L’anonymat sur Internet, un vœu pieux ? C’est en somme la démonstration d’une équipe de chercheurs des universités de Princeton et Standford. Ces derniers ont imaginé une extension pour le navigateur Chrome qui permet aux utilisateurs de prendre conscience de l’intérêt des traces qu’ils laissent sur le Net pour des publicitaires ou des espions. L’utilitaire, appelée Footprints, collecte les liens cliqués par l’utilisateur au cours des 30 derniers jours et, à partir de ces seules informations, renvoie une liste de 15 profils Twitter susceptibles de coller à cet usage. Ensuite, l’extension s’efface d’elle-même, assurent les chercheurs.

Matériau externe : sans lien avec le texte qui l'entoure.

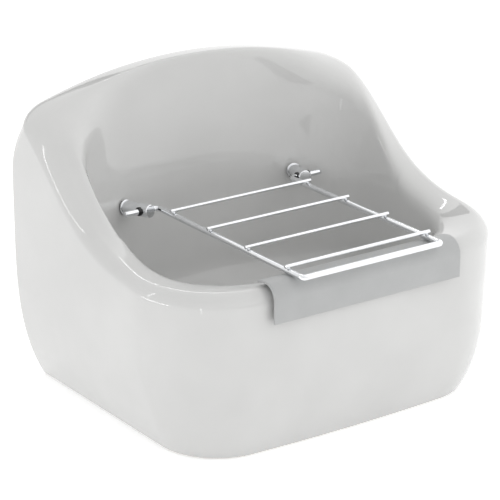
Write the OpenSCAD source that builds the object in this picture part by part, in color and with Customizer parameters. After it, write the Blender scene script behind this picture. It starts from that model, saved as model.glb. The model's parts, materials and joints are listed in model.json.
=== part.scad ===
// Wall-hung slop sink with a hinged bucket grid, a rim guard and a strainer waste.
// Heights are measured from the flat base, depths from the wall plane, and in_frame()
// moves the origin to the middle of the two wall fixing holes on the wall plane.

/* [Bowl] */
// Widest width of the ceramic body
body_w = 480; // [440:1:580]
// Width of the flat base
base_w = 412; // [380:1:440]
// Height of the splashback at its middle
body_h = 372.4; // [340:1:450]
// Depth of the body at the front rim
body_d = 367.6; // [340:1:445]
// Depth of the flat base
base_d = 342; // [300:1:345]
// Height of the front rim
rim_h = 202; // [185:1:230]
// Thickness of the ceramic skins
wall = 11; // [8:0.5:13]
// Width of the rim on each side, measured at the inner wall
rim_side_w = 47.7; // [44:0.1:56]
// Width of the front rim, measured at the inner wall
rim_front_w = 40; // [34:0.1:50]
// Distance from the wall plane to the middle of the splashback, at the hinge
splash_d = 43; // [38:0.5:52]
// Height of the bowl's floor at the waste
floor_h = 60; // [55:1:80]

/* [Rim guard] */
// Length of the guard along the rim
guard_w = 260.6; // [200:1:280]
// Thickness of the guard's sheet
guard_t = 3; // [2:0.5:4]
// How far the guard's lower edge hangs below its top
guard_drop = 45.4; // [40:1:60]
// Radius of the guard's outer bend
guard_r = 19; // [16:1:22]

/* [Bucket grid] */
// Diameter of the frame's rod
rod_d = 7; // [5:0.5:8]
// Diameter of the cross rods
cross_d = 4.5; // [3:0.5:6]
// Distance between the centre lines of the two side rods
grid_w = 193.4; // [160:1:200]
// Distance between neighbouring cross rods
cross_pitch = 75.6; // [50:0.1:80]
// How far the cross rods stand out past the side rods' centre lines
cross_over = 4.6; // [3:0.1:8]

/* [Hinge posts] */
// Diameter of a post
post_d = 16; // [15:0.5:20]
// Distance of the pin's axis from the wall plane
pin_y = 90.3; // [86:0.1:100]
// Distance from a side rod to the middle of its post, along the pin
post_gap = 18.2; // [17.5:0.1:24]
// How far the pin stands out past the middle of its post
pin_out = 27.4; // [20:0.1:34]
// Angle by which a post points inwards
post_toe = 14.9; // [5:0.1:20]
// Angle by which a post points upwards
post_rise = 4.6; // [0:0.1:8]
// Diameter of the stud that holds a post
stud_d = 8; // [6:1:8]

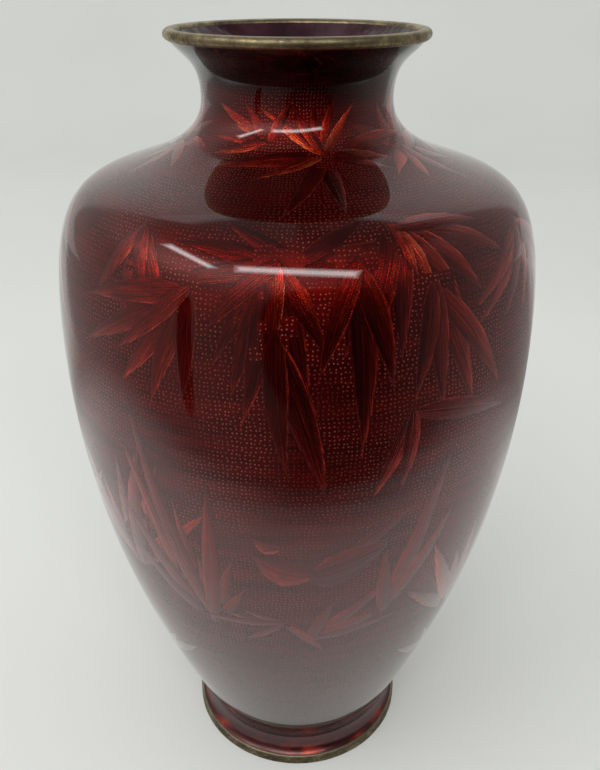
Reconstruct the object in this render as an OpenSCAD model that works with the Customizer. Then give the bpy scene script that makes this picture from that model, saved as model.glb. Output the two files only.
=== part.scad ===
// Enamelled metal vase: a spun copper body with a broad shoulder, a short neck and a soldered-on
// flared foot. Embossed silver foil lies on the copper, clear red enamel lies on the foil, a dark
// enamel lines the inside, and metal rings bind the mouth and the foot.
// The outline is that of the finished enamel. Every layer is that outline moved inwards along
// its normals, so neighbouring layers share their surfaces exactly.

/* [Foot] */
// Outer radius of the foot ring, on which the vase stands
foot_r = 39.4; // [37.5:0.1:48]
// Height of the foot ring
foot_ring_h = 4; // [3:0.2:5.4]
// How far the foot ring stands out past the enamel
foot_ring_proud = 0.9; // [0.6:0.1:1.5]
// Thickness of the foot ring's sole, under the edge of the foot
foot_sole_t = 1.2; // [0.8:0.1:1.8]
// Radius at the waist, where the foot meets the body
waist_r = 36; // [30:0.2:38]
// Height of the waist
waist_z = 10.4; // [8.6:0.2:14]

/* [Body] */
// Largest radius of the body
belly_r = 72.7; // [60:0.1:88]
// Height of the largest radius
belly_z = 162; // [130:1:175]
// Slope of the body as it leaves the waist, in degrees above level
waist_slope = 67; // [55:1:75]
// Share of the rise from waist to belly over which that slope carries
waist_carry = 0.35; // [0.25:0.01:0.4]
// Share of the same rise over which the upright belly carries down
belly_carry = 0.39; // [0.3:0.01:0.45]

/* [Shoulder and neck] */
// Radius of the shoulder's turn
shoulder_r = 58.5; // [50:0.5:62]
// How far the shoulder's turn lies below the top
shoulder_drop = 39; // [35:0.5:44]
// Slope of the shoulder there, in degrees above level
shoulder_slope = 26; // [20:1:34]
// Share of the rise from belly to shoulder over which the upright belly carries up
shoulder_carry = 0.8; // [0.6:0.01:0.85]
// How far the shoulder's slope carries outwards
shoulder_out = 8; // [5:0.5:10]
// How far the shoulder's slope carries inwards
shoulder_in = 10; // [7:0.5:13]
// Smallest radius of the neck
neck_r = 27.1; // [22:0.1:32.6]
// How far the smallest radius lies below the top
neck_drop = 17.7; // [15:0.1:21]
// Share of the rise from shoulder to neck over which the upright neck carries down
neck_carry = 0.66; // [0.5:0.01:0.75]

/* [Mouth] */
// Overall height
total_h = 250; // [230:1:300]
// Outer radius of the mouth's metal ring
rim_r = 36.6; // [32:0.1:44]
// Height of that ring
rim_h = 3; // [2.4:0.1:3.6]
// Slope of the flared lip under the ring, in degrees above level
lip_slope = 50; // [44:1:60]
// Share of the rise from neck to lip over which the upright neck carries up
lip_carry = 0.66; // [0.5:0.01:0.75]
// How far the lip's slope carries down
lip_flare = 6; // [4:0.5:8]

/* [Layers] */
// Thickness of the copper wall
copper_t = 1.1; // [0.8:0.1:1.4]
// Thickness of the silver foil
foil_t = 0.2; // [0.1:0.05:0.3]
// Thickness of the clear red enamel
enamel_t = 0.9; // [0.6:0.1:1.2]
// Thickness of the dark enamel inside and underneath
lining_t = 0.6; // [0.4:0.1:0.8]
// Size of the solder fillet between the body and the foot
solder_leg = 1; // [0.8:0.1:1.4]

/* [Hidden] */
$fn = 128;

// Points along each stretch of the outline
long_steps = 26;
short_steps = 14;
// Width of the chamfer where the inside wall turns into the floor
floor_cove = 3;
// Softened edge of the foot ring
ring_edge = 0.4;
// How far the foot's flare carries up from the ring and down from the waist
foot_flare = 2.5;
// Slope of that flare at the ring, in degrees above level
foot_slope = 35;
// Step of the mouth ring's half round, in degrees
bead_step = 7.5;
// How the mouth ring turns in: its reach inwards at the top, and its droop and set-out at the
// lining, as shares of its half height
bead_reach = 0.8;
bead_droop = 0.25;
bead_set_out = 0.07;

// Depth of each boundary below the finished surface
under_enamel = enamel_t;
under_foil = under_enamel + foil_t;
under_copper = under_foil + copper_t;
under_lining = under_copper + lining_t;

up = [0, 1];

// A direction that points outwards (1) or inwards (-1), at a slope above level
function slope(angle, side) = [side * cos(angle), sin(angle)];

// A cubic curve from a to d, which leaves towards b and arrives from c
function curve(a, b, c, d, steps) = [for (i = [0:steps]) let (t = i / steps)
    a * pow(1 - t, 3) + 3 * b * t * pow(1 - t, 2) + 3 * c * t * t * (1 - t) + d * pow(t, 3)];

// A list without its first point
function rest(line) = [for (i = [1:len(line) - 1]) line[i]];

function reversed(line) = [for (i = [len(line) - 1:-1:0]) line[i]];

// The unit normal at point i, to the left of the way the line runs
function normal_at(line, i) =
    let (way = line[min(i + 1, len(line) - 1)] - line[max(i - 1, 0)])
    [-way[1], way[0]] / norm(way);

// The line moved to its left by depth
function moved(line, depth) = [for (i = [0:len(line) - 1]) line[i] + depth * normal_at(line, i)];

// The finished outline of the body, from the waist up to the lip
waist = [waist_r, waist_z];
belly = [belly_r, belly_z];
shoulder = [shoulder_r, total_h - shoulder_drop];
neck = [neck_r, total_h - neck_drop];
lip = [rim_r - rim_h / 2, total_h - rim_h];
body_rise = belly[1] - waist[1];
shoulder_rise = shoulder[1] - belly[1];
neck_rise = neck[1] - shoulder[1];
lip_rise = lip[1] - neck[1];

lower_curve = curve(waist, waist + waist_carry * body_rise * slope(waist_slope, 1),
    belly - belly_carry * body_rise * up, belly, long_steps);
upper_curve = curve(belly, belly + shoulder_carry * shoulder_rise * up,
    shoulder - shoulder_out * slope(shoulder_slope, -1), shoulder, long_steps);
neck_curve = curve(shoulder, shoulder + shoulder_in * slope(shoulder_slope, -1),
    neck - neck_carry * neck_rise * up, neck, short_steps);
lip_curve = curve(neck, neck + lip_carry * lip_rise * up,
    lip - lip_flare * slope(lip_slope, 1), lip, short_steps);
outline = concat(lower_curve, rest(upper_curve), rest(neck_curve), rest(lip_curve));

// The finished outline of the foot, from the waist down into the foot ring
foot_edge = [foot_r - foot_ring_proud, foot_ring_h];
foot_curve = curve(waist, waist - foot_flare * up,
    foot_edge + foot_flare * slope(foot_slope, -1), foot_edge, short_steps);
foot_outline = concat(foot_curve, [[foot_edge[0], foot_sole_t]]);

// A layer boundary on the body, at a depth
function body_line(depth) = moved(outline, depth);

// A layer boundary on the foot, at a depth: it starts on the same boundary of the body, and
// ends on the ring's sole, with the flare kept inside the upright stretch that the ring holds
function foot_line(depth) =
    let (line = moved(foot_outline, -depth), end_r = foot_edge[0] - depth)
    concat([body_line(depth)[0]],
        [for (i = [1:len(line) - 2]) if (line[i][0] <= end_r) line[i]],
        [[end_r, foot_sole_t]]);

// The flat underside of the copper body, and the floor above it
base_z = body_line(under_foil)[0][1];
copper_floor_z = base_z + copper_t;

// An inside boundary of the body, closed by a floor at floor_z
function inside_line(depth, floor_z) =
    let (wall = [for (p = body_line(depth)) if (p[1] > floor_z + floor_cove) p])
    concat([[0, floor_z], [wall[0][0] - floor_cove, floor_z]], wall);

// Inside of the copper foot: its top edge butts on the body's flat underside
function foot_inside(depth, top_z) =
    let (line = foot_line(depth), joint_r = waist_r - depth)
    concat([[joint_r, top_z]], [for (p = rest(line)) if (p[1] < top_z - solder_leg) p]);

// The space between two boundaries, spun round the axis
module shell(outside, inside) {
    rotate_extrude() polygon(concat(outside, reversed(inside)));
}

module copper_body() {
    outside = concat([[0, base_z]], body_line(under_foil));
    color("#b06a45") shell(outside, inside_line(under_copper, copper_floor_z));
}

module copper_foot() {
    color("#b06a45") shell(foot_line(under_foil), foot_inside(under_copper, base_z));
}

module foot_solder() {
    corner = foot_inside(under_copper, base_z)[0];
    lower = foot_inside(under_copper, base_z)[1];
    color("#a9a59a") rotate_extrude() polygon([corner, lower, corner - [solder_leg, 0]]);
}

module body_foil() {
    color("#d8d8dc") shell(body_line(under_enamel), body_line(under_foil));
}

module foot_foil() {
    color("#d8d8dc") shell(foot_line(under_enamel), foot_line(under_foil));
}

module body_enamel() {
    color("#7a0d0a") shell(outline, body_line(under_enamel));
}

module foot_enamel() {
    color("#7a0d0a") shell(foot_line(0), foot_line(under_enamel));
}

module inner_enamel() {
    color("#3a1a26") shell(inside_line(under_copper, copper_floor_z),
        inside_line(under_lining, copper_floor_z + lining_t));
}

// Dark enamel under the body and inside the foot, carried over the solder
module base_enamel() {
    wall = foot_inside(under_copper, base_z);
    face = foot_inside(under_lining, base_z - lining_t);
    outside = concat([[0, base_z], wall[0] - [solder_leg, 0]], rest(wall));
    inside = concat([[0, base_z - lining_t], face[0] - [solder_leg, 0]], rest(face));
    color("#2c1820") shell(outside, inside);
}

// The mouth's ring: a half round outside, a tighter turn inside, seated on the ends of all layers
module rim_ring() {
    bead = rim_h / 2;
    outer_turn = [for (angle = [-90:bead_step:90]) lip + [bead * cos(angle), bead * (1 + sin(angle))]];
    crown = lip + [0, rim_h];
    inner_end = body_line(under_lining)[len(outline) - 1];
    inner_turn = curve(crown, [lip[0] - bead_reach * bead, crown[1]],
        [inner_end[0] + bead_set_out * bead, crown[1] - bead_droop * bead], inner_end,
        short_steps);
    color("#9a8a63") rotate_extrude() polygon(concat(outer_turn, rest(inner_turn)));
}

// The foot's ring: a band round the bottom of the foot, with a sole under its edge
module foot_ring() {
    seat_r = foot_edge[0];
    inner_r = seat_r - under_lining;
    color("#7d735a") rotate_extrude() polygon([
        [inner_r, 0], [foot_r - ring_edge, 0], [foot_r, ring_edge],
        [foot_r, foot_ring_h - ring_edge], [foot_r - ring_edge, foot_ring_h],
        [seat_r, foot_ring_h], [seat_r, foot_sole_t], [inner_r, foot_sole_t]]);
}

copper_body();
copper_foot();
foot_solder();
body_foil();
foot_foil();
body_enamel();
foot_enamel();
inner_enamel();
base_enamel();
rim_ring();
foot_ring();
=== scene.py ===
# %% [markdown]
# # A red foil-enamel vase
# The vase is copper, covered with embossed silver foil and then with clear red enamel, so the
# leaves that show are in the foil, under glass. The metalwork and sizes come from the packed
# CAD model, and this lesson gives each visible piece its surface.

# %% Load the frame
import math
import random

import bmesh
import bpy
import numpy as np
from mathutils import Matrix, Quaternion, Vector, noise


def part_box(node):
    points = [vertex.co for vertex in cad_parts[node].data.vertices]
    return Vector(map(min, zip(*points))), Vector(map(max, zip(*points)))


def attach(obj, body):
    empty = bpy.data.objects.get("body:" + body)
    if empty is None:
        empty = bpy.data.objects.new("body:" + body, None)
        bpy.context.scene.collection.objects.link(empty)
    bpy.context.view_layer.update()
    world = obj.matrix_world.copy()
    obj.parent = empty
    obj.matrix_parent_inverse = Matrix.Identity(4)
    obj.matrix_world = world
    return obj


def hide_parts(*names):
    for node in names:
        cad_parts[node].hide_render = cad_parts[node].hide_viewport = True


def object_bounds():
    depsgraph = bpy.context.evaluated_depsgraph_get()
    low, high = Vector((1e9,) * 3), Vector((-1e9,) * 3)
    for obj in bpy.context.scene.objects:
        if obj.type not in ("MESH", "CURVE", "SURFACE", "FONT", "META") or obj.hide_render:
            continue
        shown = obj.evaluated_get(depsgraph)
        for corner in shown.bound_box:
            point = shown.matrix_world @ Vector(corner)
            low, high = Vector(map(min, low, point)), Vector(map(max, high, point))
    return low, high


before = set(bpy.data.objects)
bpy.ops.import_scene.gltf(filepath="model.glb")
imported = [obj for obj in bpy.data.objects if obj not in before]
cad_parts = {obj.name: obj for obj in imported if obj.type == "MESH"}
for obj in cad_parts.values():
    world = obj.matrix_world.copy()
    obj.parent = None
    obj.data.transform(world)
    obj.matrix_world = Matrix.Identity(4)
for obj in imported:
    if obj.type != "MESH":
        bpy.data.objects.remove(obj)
cad_low, cad_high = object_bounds()
print("CAD box", [round(v, 4) for v in cad_low], [round(v, 4) for v in cad_high])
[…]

Professeur assistant à l’université de Standford, Sharad Goel explique que l’objectif de cet outil est avant tout éducatif : « nous n’envisageons pas de rendre cet outil accessible à d’autres, il s’agit avant tout de réveiller les consciences. » Un outil de ce type permettrait par exemple à une entreprise traçant déjà ses utilisateurs – soit la totalité des sites marchands notamment – de deviner l’identité des internautes, par corrélation avec leur usage d’un réseau social. En effet, si les publicitaires ou les spécialistes du marketing analysent déjà les traces laissées par les utilisateurs pour personnaliser l’expérience des clients online, ils ne sont en général pas en mesure de remonter jusqu’à l’identité réelle de l’internaute. Les chercheurs montrent que cette anonymat déjà tout relatif pourrait en pratique être levé, grâce à des analyses statistiques et au Big Data.

Dis-moi ce que tu cliques, j’en déduirai qui tu es

Dans un billet de blog, une étudiante de Standford ayant participé à la conception de Footprints, Jessica Su, explique le principe de la méthode : « Partant de la combinaison unique de pages Web qu’un individu a visitées, nous déterminons les fils de réseau social similaires à cet historique, calculant une liste d’utilisateurs qui ont toutes les chances d’avoir produit cette série de clics. De cette façon, nous pouvons relier l’identité réelle d’une personne à un jeu de liens visités, y compris les liens qui n’ont jamais été postés publiquement sur aucun réseau social. »

Comme le résume Jessica Su, pour concevoir Footprints, les chercheurs ont dû relever deux défis. Le premier est théorique et consiste à établir un modèle permettant de rapprocher un fil de réseau social d’un historique Web donné. Selon la chercheuse, l’approche la plus évidente – mesurer la fraction de liens communs dans les deux sources de données – s’avère en réalité décevante avec les utilisateurs ayant un réseau très large sur Twitter. Les chercheurs de Standford et Princeton ont donc utilisé une approche différente, basée sur la conception d’un modèle probabiliste des comportements de navigation Web et le calcul de probabilité qu’un utilisateur de Twitter produise l’historique de navigation Web observé. Le second challenge est, lui, technique et consiste à faire tourner cet algorithme en temps réel. Les chercheurs ont ici employé des méthodes de calcul heuristiques pour « réduire le champ de recherche ». Ce n’est donc que sur un jeu de candidats potentiels déjà drastiquement épuré qu’est appliqué l’algorithme permettant de dégager les utilisateurs les plus susceptibles de correspondre aux informations analysées. « A partir d’un historique de navigation donné, nous pouvons typiquement mener à bien ce processus dans son ensemble en moins de 60 secondes », résume Jessica Su. A noter que les chercheurs se sont concentrés sur Twitter car la majeure partie des informations publiées sur les fils y est publique (contrairement à Facebook par exemple).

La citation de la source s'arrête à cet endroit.